YOUR GOAL> Give back the lines exactly, from the first one to the line with "return material", both ends included.

^^^^^^^^^^^^^^^^

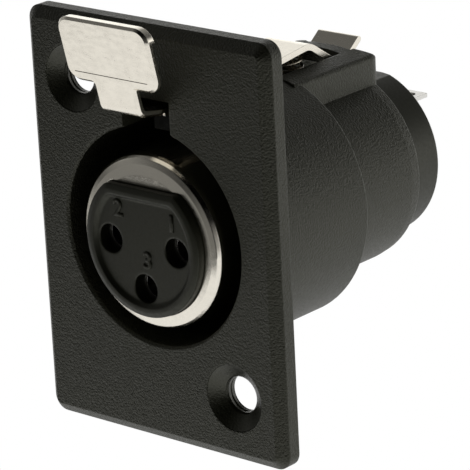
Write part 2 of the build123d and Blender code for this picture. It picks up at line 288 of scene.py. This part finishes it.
def plated_metal(name, colour, roughness, stretch, edge, painted_shade_below=None):
    """Plated metal with fine drawn lines and slight waviness."""
    material, tree, shader = new_material(name)
    shader.inputs["Metallic"].default_value = 1.0
    coords = tree.nodes.new("ShaderNodeTexCoord")
    slow = noise(tree, coords, METAL_SCALE, detail=2)
    base = toned(tree, slow, colour, *METAL_TONES)
    link(tree, base, "Color", shader, "Base Color")
    # Painted shade: the colour fades to near black below the given height
    if painted_shade_below is not None:
        place = split(tree, coords, "Object")
        fade_from = (painted_shade_below - TOOTH_FADE) * MM
        above = spread(tree, place, "Z", 0, 1, fade_from, painted_shade_below * MM)
        tint = add(tree, "ShaderNodeMix", data_type="RGBA")
        tint.inputs["A"].default_value = TOOTH_SHADE_TONE
        link(tree, above, "Result", tint, "Factor")
        link(tree, base, "Color", tint, "B")
        link(tree, tint, "Result", shader, "Base Color")
    lines = noise(tree, coords, DRAWN_SCALE, 2, stretch)
    low, high = METAL_SPREAD
    rough = spread(tree, lines, "Fac", roughness + low, roughness + high, *NOISE_RANGE)
    link(tree, rough, "Result", shader, "Roughness")
    relief = bump(tree, lines, "Fac", DRAWN_DEPTH, soft_edges(tree, edge))
    link(tree, relief, "Normal", shader, "Normal")
    return material


body_black = black_plastic(
    "body_black", (0.012, 0.013, 0.0045), BODY_GLOSS, roughness=0.48,
    grain=0.18, depth=0.12, edge=0.22, marks_and_rim_highlight=True)
insert_black = black_plastic(
    "insert_black", (0.011, 0.012, 0.0045), INSERT_GLOSS, roughness=0.48,
    grain=0.25, depth=0.004, edge=0.3)
nickel_ring = plated_metal(
    "nickel_ring", (0.82, 0.78, 0.69), roughness=0.2, stretch=(1, 0.1, 1), edge=0.18)
nickel_lever = plated_metal(
    "nickel_lever", (0.83, 0.785, 0.69), roughness=0.22, stretch=(0.5, 1, 1), edge=0.06,
    painted_shade_below=TOOTH_TOP)
spring_wire = plated_metal(
    "spring_wire", (0.5, 0.46, 0.38), roughness=0.25, stretch=(1, 1, 1), edge=0.02)
contact_metal = plated_metal(
    "contact_metal", (0.78, 0.76, 0.72), roughness=0.22, stretch=(1, 0.1, 1), edge=0.03)
# Painted shade: the dark tone of the pressed line on the press plate
line_shade = plated_metal(
    "line_shade", (0.2, 0.18, 0.15), roughness=0.5, stretch=(0.5, 1, 1), edge=0.02)
tinned_metal = plated_metal(
    "tinned_metal", (0.72, 0.71, 0.68), roughness=0.35, stretch=(1, 0.3, 1), edge=0.04)

FINISHES = {
    "housing": body_black,
    "front_insert": insert_black,
    "rear_carrier": insert_black,
    "nose_shell": nickel_ring,
    "latch_lever": nickel_lever,
    "latch_spring": spring_wire,
    "earth_tag": tinned_metal,
    "contact_1": contact_metal,
    "contact_2": contact_metal,
    "contact_3": contact_metal,
}


def dress(node, material):
    """Gives a CAD node its finish, and smooth shading where faces turn gently."""
    mesh = node.data
    for slot in node.material_slots:
        slot.material = material
    if not mesh.materials:
        mesh.materials.append(material)
    mesh.shade_smooth()
    mesh.set_sharp_from_angle(angle=SMOOTH_BELOW)


for node_name, finish in FINISHES.items():
    dress(nodes[node_name], finish)


# Pieces
def new_piece(name, shape, material):
    """An object made from a finished shape."""
    mesh = bpy.data.meshes.new(name)
    shape.to_mesh(mesh)
    shape.free()
    mesh.materials.append(material)
    piece = bpy.data.objects.new(name, mesh)
    scene.collection.objects.link(piece)
    return piece


def numeral(character, x, z):
    """Raised contact number on the insert's face, read from the front."""
    curve = bpy.data.curves.new(f"numeral_{character}", "FONT")
    curve.body = character
    curve.size = NUMERAL_HEIGHT * MM / CAPITAL_SHARE
    curve.align_x, curve.align_y = "CENTER", "CENTER"
    curve.extrude = NUMERAL_STAND * MM
    curve.bevel_depth = NUMERAL_ROUND * MM
    curve.offset = NUMERAL_BOLD * MM
    text = bpy.data.objects.new(f"numeral_{character}", curve)
    scene.collection.objects.link(text)
    text.matrix_world = (
        Matrix.Translation((x * MM, FACE_Y * MM, z * MM)) @ Matrix.Rotation(math.pi / 2, 4, "X")
    )
    curve.materials.append(insert_black)
    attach(text, "socket")


def plate_line():
    """Plain pressed line across the lower part of the press plate, drawn as a thin dark rod:
    painted shade of the crease.
    """
    left, right = LINE_X
    shape = bmesh.new()
    bmesh.ops.create_cone(shape, cap_ends=True, segments=LINE_SIDES, radius1=LINE_R * MM,
                          radius2=LINE_R * MM, depth=(right - left) * MM)
    line = new_piece("plate_line", shape, line_shade)
    y = PLATE_Y - PLATE_LEAN * (LINE_Z - PLATE_Z) + LINE_R * LINE_SUNK_SHARE
    place = Matrix.Translation(((left + right) / 2 * MM, y * MM, LINE_Z * MM))
    line.matrix_world = place @ Matrix.Rotation(math.pi / 2, 4, "Y")
    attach(line, "latch")


def channel_hood():
    """Low black hood over the lever's strip, from the flange back along the channel."""
    foot = math.sqrt(BARREL_R ** 2 - HOOD_HALF ** 2) - HOOD_SUNK
    turn = [math.radians(90 * i / HOOD_STEPS) for i in range(HOOD_STEPS + 1)]
    corner = [
        (HOOD_HALF - HOOD_ROUND * (1 - math.cos(a)), HOOD_TOP - HOOD_ROUND * (1 - math.sin(a)))
        for a in turn
    ]
    half = [(HOOD_HALF, foot), *corner]
    inner = [(HOOD_IN_HALF, foot), (HOOD_IN_HALF, HOOD_IN_TOP)]
    outline = half + [(-x, z) for x, z in reversed(half)]
    outline += [(-x, z) for x, z in inner] + list(reversed(inner))
    near, far = HOOD_Y
    shape = bmesh.new()
    front = shape.faces.new([shape.verts.new((x * MM, near * MM, z * MM)) for x, z in outline])
    back = bmesh.ops.extrude_face_region(shape, geom=[front])["geom"]
    moved = [v for v in back if isinstance(v, bmesh.types.BMVert)]
    bmesh.ops.translate(shape, verts=moved, vec=(0, (far - near) * MM, 0))
    bmesh.ops.recalc_face_normals(shape, faces=shape.faces)
    hood = new_piece("channel_hood", shape, body_black)
    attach(hood, "socket")


def coil_spring():
    """Round wire coil, shown in place of the CAD spring, which is hidden."""
    steps = SPRING_TURNS * SPRING_STEPS
    low, high = SPRING_Z
    up = Vector((0, 0, 1))
    angles = [2 * math.pi * j / WIRE_SIDES for j in range(WIRE_SIDES)]
    shape = bmesh.new()
    rings = []
    for i in range(steps + 1):
        turn = 2 * math.pi * i / SPRING_STEPS - math.pi / 2
        out = Vector((math.cos(turn), math.sin(turn), 0))
        centre = Vector((0, SPRING_Y, low + (high - low) * i / steps)) + out * SPRING_R
        rings.append([
            shape.verts.new((centre + (out * math.cos(a) + up * math.sin(a)) * WIRE_R) * MM)
            for a in angles
        ])
    for near, far in zip(rings, rings[1:]):
        for j in range(WIRE_SIDES):
            shape.faces.new((near[j], near[j - 1], far[j - 1], far[j]))
    shape.faces.new(rings[0])
    shape.faces.new(rings[-1])
    bmesh.ops.recalc_face_normals(shape, faces=shape.faces)
    coil = new_piece("coil_spring", shape, spring_wire)
    coil.data.shade_smooth()
    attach(coil, "socket")
    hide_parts("latch_spring")
    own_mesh(coil)


for character, (x, z) in NUMERALS.items():
    numeral(character, x, z)
plate_line()
channel_hood()
coil_spring()


# Surroundings
def seen_white(tree, shader, output):
    """White where a camera, glossy or transmitted ray meets it."""
    paths = tree.nodes.new("ShaderNodeLightPath")
    either = combine(tree, "MAXIMUM", paths, "Is Camera Ray", paths, "Is Glossy Ray")
    any_of = combine(tree, "MAXIMUM", either, 0, paths, "Is Transmission Ray")
    white = add(tree, "ShaderNodeEmission", Color=(1, 1, 1, 1), Strength=1.0)
    mix = tree.nodes.new("ShaderNodeMixShader")
    link(tree, any_of, 0, mix, 0)
    link(tree, shader, 0, mix, 1)
    link(tree, white, 0, mix, 2)
    link(tree, mix, 0, output, "Surface")


def floor():
    """Finite pale floor below the socket, white to the eye and in reflections."""
    near, far = FLOOR_NEAR, FLOOR_FAR
    corners = [(near, near), (far, near), (far, far), (near, far)]
    shape = bmesh.new()
    shape.faces.new([shape.verts.new((x * MM, y * MM, FLOOR_Z * MM)) for x, y in corners])
    material, tree, shader = new_material("pale_floor")
    shader.inputs["Base Color"].default_value = (0.9, 0.9, 0.9, 1)
    shader.inputs["Roughness"].default_value = 0.9
    seen_white(tree, shader, tree.nodes["Material Output"])
    plane = new_piece("floor", shape, material)


def tones(tree, source, output, stops):
    """Maps a value to levels given as (place, level), straight between them."""
    node = tree.nodes.new("ShaderNodeValToRGB")
    elements = node.color_ramp.elements
    while len(elements) < len(stops):
        elements.new(0.5)
    for element, (place, level) in zip(elements, stops):
        element.position = place
        element.color = (level, level, level, 1)
    link(tree, source, output, node, "Fac")
    return node


def round_about(levels):
    """Ramp stops for levels given at equal steps from the back, turning to the right."""
    count = len(levels)
    return [(i / count, levels[(i + count // 2) % count]) for i in range(count + 1)]


def world():
    """White background. For light and reflections it is brightest behind and low down."""
    scene.world = bpy.data.worlds.new("studio")
    scene.world.use_nodes = True
    tree = scene.world.node_tree
    tree.nodes.clear()
    output = tree.nodes.new("ShaderNodeOutputWorld")
    place = split(tree, tree.nodes.new("ShaderNodeTexCoord"), "Generated")
    turn = combine(tree, "ARCTAN2", place, "X", place, "Y")
    around = spread(tree, turn, 0, 0, 1, -math.pi, math.pi)
    upward = spread(tree, place, "Z", 0, 1, -1, 1)
    total = None
    for levels, heights in BANDS:
        level = tones(tree, around, "Result", round_about(levels))
        weight = tones(tree, upward, "Result", heights)
        part = combine(tree, "MULTIPLY", level, "Color", weight, "Color")
        total = part if total is None else combine(tree, "ADD", total, 0, part, 0)
    light = add(tree, "ShaderNodeBackground", Color=LIGHT_COLOUR)
    link(tree, total, 0, light, "Strength")
    white = add(tree, "ShaderNodeBackground", Color=(1, 1, 1, 1), Strength=1.0)
    paths = tree.nodes.new("ShaderNodeLightPath")
    mix = tree.nodes.new("ShaderNodeMixShader")
    link(tree, paths, "Is Camera Ray", mix, 0)
    link(tree, light, 0, mix, 1)
    link(tree, white, 0, mix, 2)
    link(tree, mix, 0, output, "Surface")


def area_light(name, place, target, size, power):
    lamp = bpy.data.lights.new(name, "AREA")
    lamp.size = size
    lamp.energy = power
    light = bpy.data.objects.new(name, lamp)
    light.location = place
    light.rotation_euler = (Vector(target) - Vector(place)).to_track_quat("-Z", "Y").to_euler()
    scene.collection.objects.link(light)


def camera():
    data = bpy.data.cameras.new("camera")
    data.sensor_width = SENSOR
    data.lens = FOCAL_PX / PHOTO_PX * SENSOR
    data.clip_start, data.clip_end = CLIP
    eye = bpy.data.objects.new("camera", data)
    scene.collection.objects.link(eye)
    level = CAMERA_LOOK.to_track_quat("-Z", "Y").to_matrix().to_4x4()
    roll = Matrix.Rotation(-CAMERA_ROLL, 4, "Z")
    eye.matrix_world = Matrix.Translation(CAMERA_AT) @ level @ roll
    scene.camera = eye


floor()
world()
area_light("softbox_back", LAMP_AT, LAMP_AIM, LAMP_SIZE, LAMP_POWER)
camera()
scene.view_settings.view_transform = "Standard"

^^^^^^^^^^^^^^^^

RESPONSE TO THE TASK>
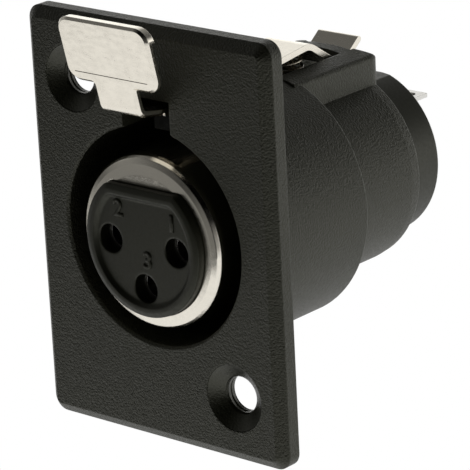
Write part 2 of the build123d and Blender code for this picture. It picks up at line 288 of scene.py. This part finishes it.
def plated_metal(name, colour, roughness, stretch, edge, painted_shade_below=None):
    """Plated metal with fine drawn lines and slight waviness."""
    material, tree, shader = new_material(name)
    shader.inputs["Metallic"].default_value = 1.0
    coords = tree.nodes.new("ShaderNodeTexCoord")
    slow = noise(tree, coords, METAL_SCALE, detail=2)
    base = toned(tree, slow, colour, *METAL_TONES)
    link(tree, base, "Color", shader, "Base Color")
    # Painted shade: the colour fades to near black below the given height
    if painted_shade_below is not None:
        place = split(tree, coords, "Object")
        fade_from = (painted_shade_below - TOOTH_FADE) * MM
        above = spread(tree, place, "Z", 0, 1, fade_from, painted_shade_below * MM)
        tint = add(tree, "ShaderNodeMix", data_type="RGBA")
        tint.inputs["A"].default_value = TOOTH_SHADE_TONE
        link(tree, above, "Result", tint, "Factor")
        link(tree, base, "Color", tint, "B")
        link(tree, tint, "Result", shader, "Base Color")
    lines = noise(tree, coords, DRAWN_SCALE, 2, stretch)
    low, high = METAL_SPREAD
    rough = spread(tree, lines, "Fac", roughness + low, roughness + high, *NOISE_RANGE)
    link(tree, rough, "Result", shader, "Roughness")
    relief = bump(tree, lines, "Fac", DRAWN_DEPTH, soft_edges(tree, edge))
    link(tree, relief, "Normal", shader, "Normal")
    return material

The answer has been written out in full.